EXERCISE TASK
Take the line that contains "Write the JSON" as the first line and the final line of the records as the last; return exactly those lines and the lines between.

--*--

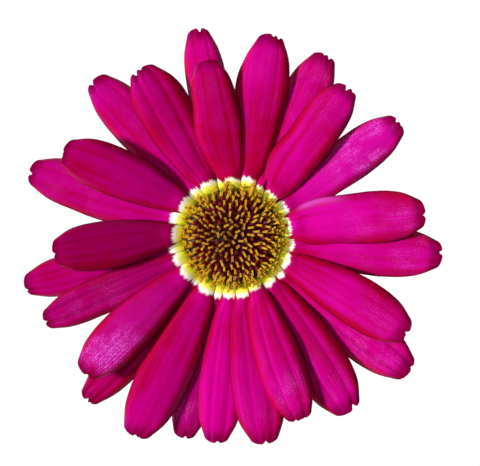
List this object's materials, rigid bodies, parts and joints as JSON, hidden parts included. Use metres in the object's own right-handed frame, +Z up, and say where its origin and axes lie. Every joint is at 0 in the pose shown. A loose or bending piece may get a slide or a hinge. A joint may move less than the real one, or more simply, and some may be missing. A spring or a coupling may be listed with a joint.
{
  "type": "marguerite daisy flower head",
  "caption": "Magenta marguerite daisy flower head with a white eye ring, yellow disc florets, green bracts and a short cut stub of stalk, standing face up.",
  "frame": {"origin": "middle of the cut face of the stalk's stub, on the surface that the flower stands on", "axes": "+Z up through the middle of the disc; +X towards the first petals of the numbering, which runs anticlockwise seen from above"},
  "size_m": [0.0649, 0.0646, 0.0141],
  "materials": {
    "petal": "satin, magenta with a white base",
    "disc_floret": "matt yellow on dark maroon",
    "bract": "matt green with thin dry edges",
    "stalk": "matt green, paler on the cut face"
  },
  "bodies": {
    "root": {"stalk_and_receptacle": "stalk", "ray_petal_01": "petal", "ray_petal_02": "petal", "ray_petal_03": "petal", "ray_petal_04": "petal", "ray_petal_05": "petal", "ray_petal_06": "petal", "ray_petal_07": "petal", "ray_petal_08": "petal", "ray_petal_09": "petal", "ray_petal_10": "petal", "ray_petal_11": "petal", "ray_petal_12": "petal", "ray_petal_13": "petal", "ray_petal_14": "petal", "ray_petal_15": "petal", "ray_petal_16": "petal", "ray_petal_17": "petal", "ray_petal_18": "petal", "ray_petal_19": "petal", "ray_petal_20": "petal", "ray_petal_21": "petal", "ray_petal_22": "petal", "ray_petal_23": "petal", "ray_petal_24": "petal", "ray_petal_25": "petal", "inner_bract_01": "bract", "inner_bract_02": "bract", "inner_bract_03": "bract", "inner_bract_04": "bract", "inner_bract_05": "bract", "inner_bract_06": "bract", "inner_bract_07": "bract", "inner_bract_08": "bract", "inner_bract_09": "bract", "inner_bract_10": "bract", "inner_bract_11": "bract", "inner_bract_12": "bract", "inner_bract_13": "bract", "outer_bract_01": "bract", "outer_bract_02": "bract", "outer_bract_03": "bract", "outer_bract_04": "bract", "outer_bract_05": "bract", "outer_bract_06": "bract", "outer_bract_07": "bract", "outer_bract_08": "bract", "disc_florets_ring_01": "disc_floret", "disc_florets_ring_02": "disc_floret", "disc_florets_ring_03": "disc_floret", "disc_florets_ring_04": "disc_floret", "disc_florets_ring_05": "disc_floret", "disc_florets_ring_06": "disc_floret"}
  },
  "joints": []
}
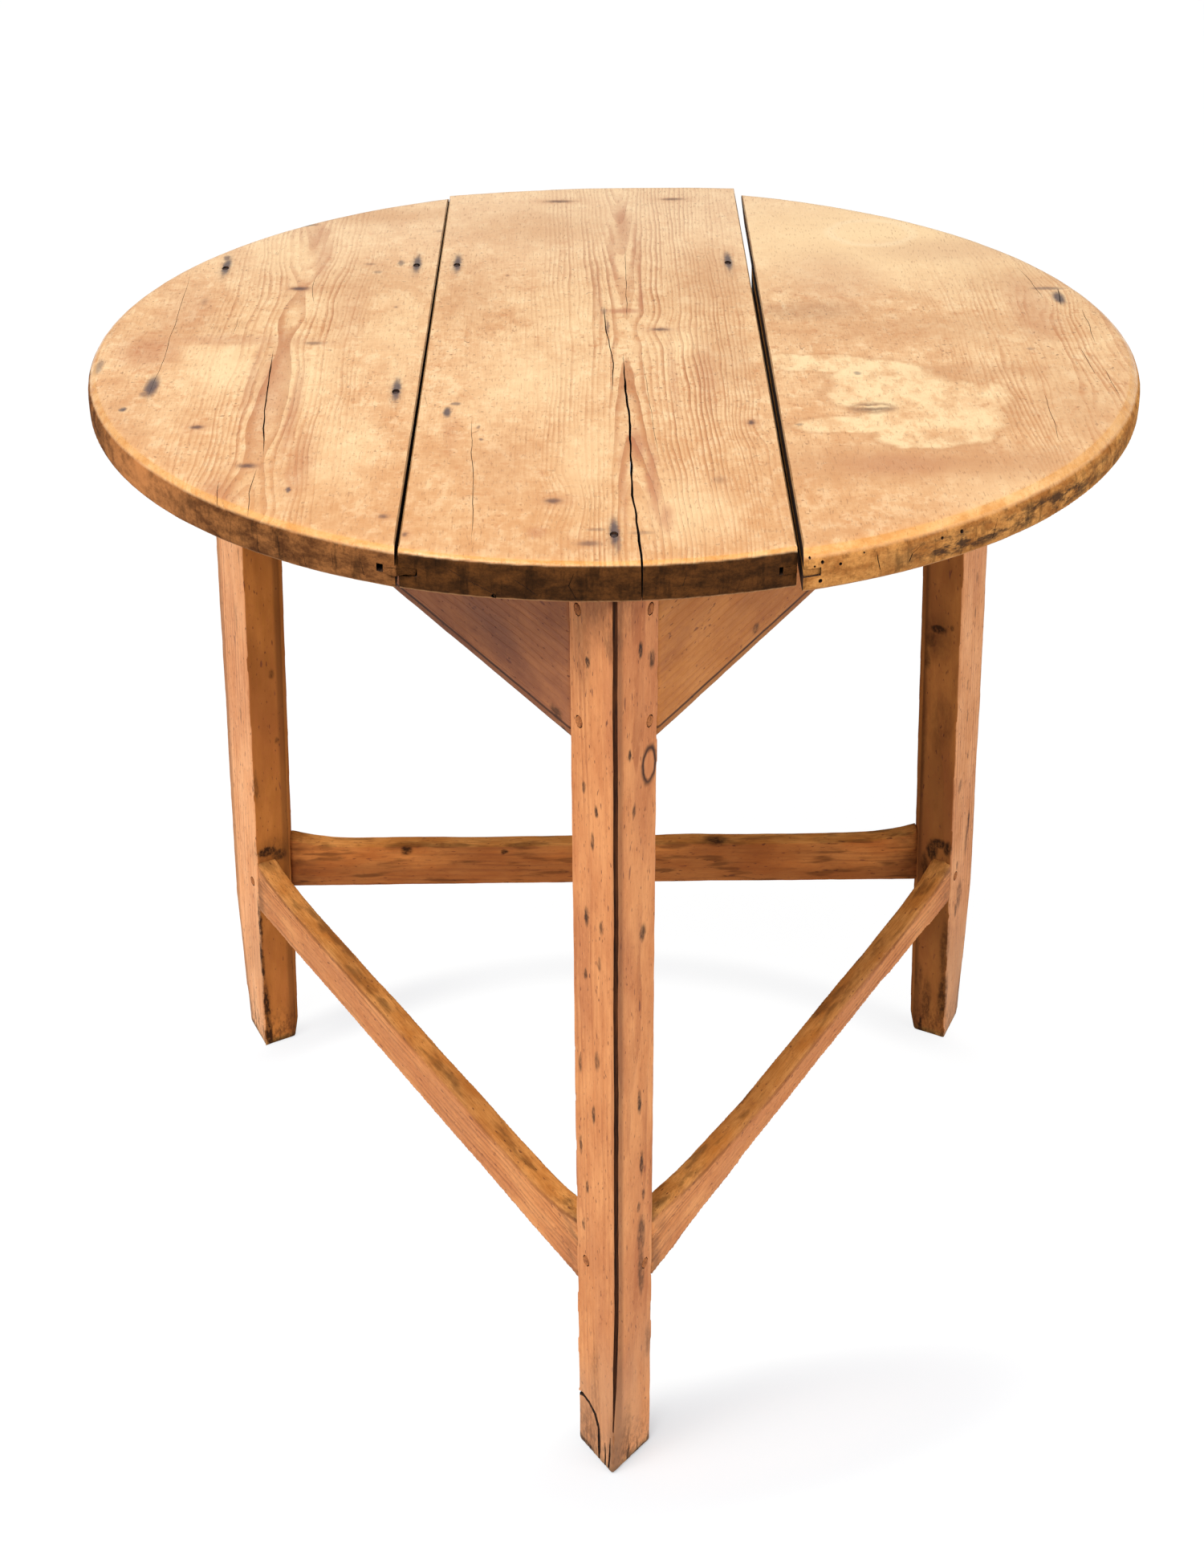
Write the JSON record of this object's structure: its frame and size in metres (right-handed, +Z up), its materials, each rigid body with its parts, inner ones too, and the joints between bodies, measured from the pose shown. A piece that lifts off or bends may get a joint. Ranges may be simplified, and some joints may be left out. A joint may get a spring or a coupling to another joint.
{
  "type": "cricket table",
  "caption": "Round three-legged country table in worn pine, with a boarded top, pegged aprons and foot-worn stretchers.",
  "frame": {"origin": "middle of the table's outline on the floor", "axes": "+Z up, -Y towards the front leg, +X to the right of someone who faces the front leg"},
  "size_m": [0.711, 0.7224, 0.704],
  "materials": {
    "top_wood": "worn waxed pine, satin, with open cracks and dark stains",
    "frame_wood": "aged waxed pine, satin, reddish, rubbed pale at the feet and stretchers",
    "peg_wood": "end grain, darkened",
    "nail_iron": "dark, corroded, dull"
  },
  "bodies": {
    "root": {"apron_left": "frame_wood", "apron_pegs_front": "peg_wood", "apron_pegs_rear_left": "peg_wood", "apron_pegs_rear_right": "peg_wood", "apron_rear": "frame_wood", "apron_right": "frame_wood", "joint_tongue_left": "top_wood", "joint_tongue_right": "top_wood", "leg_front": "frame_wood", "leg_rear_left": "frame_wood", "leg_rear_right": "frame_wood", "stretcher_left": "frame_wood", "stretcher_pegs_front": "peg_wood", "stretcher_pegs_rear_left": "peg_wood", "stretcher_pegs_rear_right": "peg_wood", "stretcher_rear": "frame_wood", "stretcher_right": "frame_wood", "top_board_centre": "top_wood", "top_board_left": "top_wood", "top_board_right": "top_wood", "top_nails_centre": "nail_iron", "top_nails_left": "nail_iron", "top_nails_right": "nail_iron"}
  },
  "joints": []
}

--*--

EXPECTED OUTPUT
Write the JSON record of this object's structure: its frame and size in metres (right-handed, +Z up), its materials, each rigid body with its parts, inner ones too, and the joints between bodies, measured from the pose shown. A piece that lifts off or bends may get a joint. Ranges may be simplified, and some joints may be left out. A joint may get a spring or a coupling to another joint.
{
  "type": "cricket table",
  "caption": "Round three-legged country table in worn pine, with a boarded top, pegged aprons and foot-worn stretchers.",
  "frame": {"origin": "middle of the table's outline on the floor", "axes": "+Z up, -Y towards the front leg, +X to the right of someone who faces the front leg"},
  "size_m": [0.711, 0.7224, 0.704],
  "materials": {
    "top_wood": "worn waxed pine, satin, with open cracks and dark stains",
    "frame_wood": "aged waxed pine, satin, reddish, rubbed pale at the feet and stretchers",
    "peg_wood": "end grain, darkened",
    "nail_iron": "dark, corroded, dull"
  },
  "bodies": {
    "root": {"apron_left": "frame_wood", "apron_pegs_front": "peg_wood", "apron_pegs_rear_left": "peg_wood", "apron_pegs_rear_right": "peg_wood", "apron_rear": "frame_wood", "apron_right": "frame_wood", "joint_tongue_left": "top_wood", "joint_tongue_right": "top_wood", "leg_front": "frame_wood", "leg_rear_left": "frame_wood", "leg_rear_right": "frame_wood", "stretcher_left": "frame_wood", "stretcher_pegs_front": "peg_wood", "stretcher_pegs_rear_left": "peg_wood", "stretcher_pegs_rear_right": "peg_wood", "stretcher_rear": "frame_wood", "stretcher_right": "frame_wood", "top_board_centre": "top_wood", "top_board_left": "top_wood", "top_board_right": "top_wood", "top_nails_centre": "nail_iron", "top_nails_left": "nail_iron", "top_nails_right": "nail_iron"}
  },
  "joints": []
}